Considering all the statements by the Supreme Court we believe it is clear that the standard to be applied in considering whether the habeas court should consider constitutional claims which were barred from consideration in the state courts because of the procedural default is whether or not the accused deliberately by-passed the opportunity to raise such constitutional claims in the state courts. We are, of course, bound by the Supreme Court decisions and the implications derived from the decisions.

We should further observe that the trial judge in this case found that “There has been nothing that resembles even faintly an intentional and knowing waiver in this case. The petitioners consistently resisted admission of the evidence in question and it was inadvertence that brought them into conflict with the contemporaneous objection requirement and forfeited their state remedies. Under Fay v.
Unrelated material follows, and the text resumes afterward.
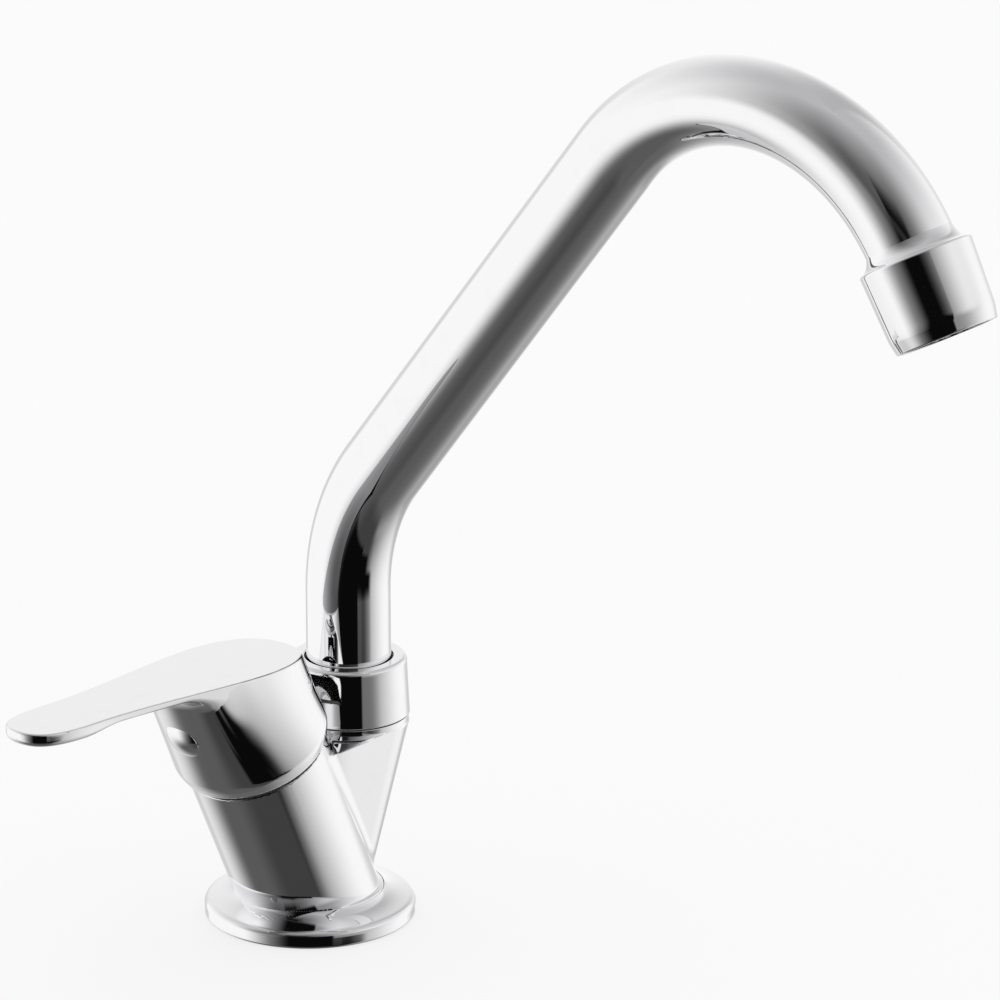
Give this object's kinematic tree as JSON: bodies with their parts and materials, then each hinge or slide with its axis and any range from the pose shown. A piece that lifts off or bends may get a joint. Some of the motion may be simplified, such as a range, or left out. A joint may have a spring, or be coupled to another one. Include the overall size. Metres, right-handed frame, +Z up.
{
  "type": "basin mixer tap",
  "caption": "Deck mixer with a leaning valve barrel, a top lever that turns and lifts, and a swivelling gooseneck spout with an angled outlet.",
  "frame": {"origin": "centre of the flange's underside, on the basin", "axes": "+Z up, -Y towards the lever's tip, +X the way the spout is swung at rest"},
  "size_m": [0.2696, 0.162, 0.2924],
  "materials": {
    "chrome": "polished chrome plate over brass or zinc",
    "brass": "turned, uncoated",
    "steel": "stainless, satin",
    "rubber": "black, matt",
    "white_plastic": "moulded, natural white",
    "ceramic": "ground and lapped alumina"
  },
  "bodies": {
    "body": {"base_flange": "chrome", "base_gasket": "rubber", "mixer_body": "chrome", "cartridge_base": "white_plastic", "port_seals": "rubber", "case_seal": "rubber", "fixed_disc": "ceramic", "cartridge_case": "white_plastic", "cartridge_nut": "brass", "cover_ring": "chrome", "thrust_washer": "white_plastic", "slip_ring": "white_plastic", "collar_nut": "chrome"},
    "spout": {"spout_bush": "brass", "spout_seals": "rubber", "spout_tube": "chrome", "outlet_housing": "chrome", "aerator_washer": "rubber", "aerator_body": "chrome", "flow_former": "white_plastic", "aerator_screen": "steel"},
    "turner": {"turn_collar": "white_plastic", "stem_pin": "steel"},
    "lever": {"lever_stem": "steel", "handle": "chrome", "grub_screw": "steel", "handle_plug": "chrome"},
    "disc": {"disc_carrier": "white_plastic", "moving_disc": "ceramic"}
  },
  "joints": [
    {"name": "spout_swivel", "type": "hinge", "parent": "body", "child": "spout", "pos_m": [0, 0.0184, 0.0604], "axis": [0, 0, 1], "continuous": true},
    {"name": "handle_turn", "type": "hinge", "parent": "body", "child": "turner", "pos_m": [0, -0.02267, 0.05588], "axis": [0, -0.4099, 0.9121], "range_deg": [-45, 45]},
    {"name": "handle_lift", "type": "hinge", "parent": "turner", "child": "lever", "pos_m": [0, -0.02267, 0.05588], "axis": [-1, 0, 0], "range_deg": [0, 18]},
    {"name": "disc_slide", "type": "slide", "parent": "turner", "child": "disc", "axis": [0, -0.9121, -0.4099], "range_m": [0, 0.003]}
  ],
  "couplings": [
    {"joint": "disc_slide", "follows": "handle_lift", "m_per_rad": 0.0094}
  ]
}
Noia, such a fictional waiver of rights cannot bar habeas corpus relief.” The finding by the trial court that the appellees in the instant case did not intentionally waive their constitutional claims is not clearly erroneous and thus the granting of appellees’ petition for a writ of habeas corpus was legally correct.

Affirmed. 
      
      . Appellees at that time sought habeas corpus relief from the Federal District Court which was denied because they had not exhausted their post conviction remedies under Colorado law. Appellees then moved to vacate their sentence under Colorado R.Cr.P. Rule 35(b). This motion was denied and appellees again appealed to the Colorado Supreme Court. Relief was again denied appellees upon the basis that they had effectively waived their rights by not objecting to the evidence at the time of its introduction. See Brown and Glymph v. People, Colo., 426 P.2d 764.
     
      
      . In this respect we cannot say that these cases establish for federal cases a standard different than in state cases, or in other words, that a double standard exists for consideration of constitutional claims.
     
      
      . See Hayden v. Warden, Maryland Penitentiary, 4th Cir., 363 F.2d 647, 649, reversed on other grounds, 387 U.S. 294, 87 S.Ct. 1642, 18 L.Ed.2d 782; Dillon v. Peters, 10th Cir., 341 F.2d 337; Nelson v. People, 9th Cir., 346 F.2d 73.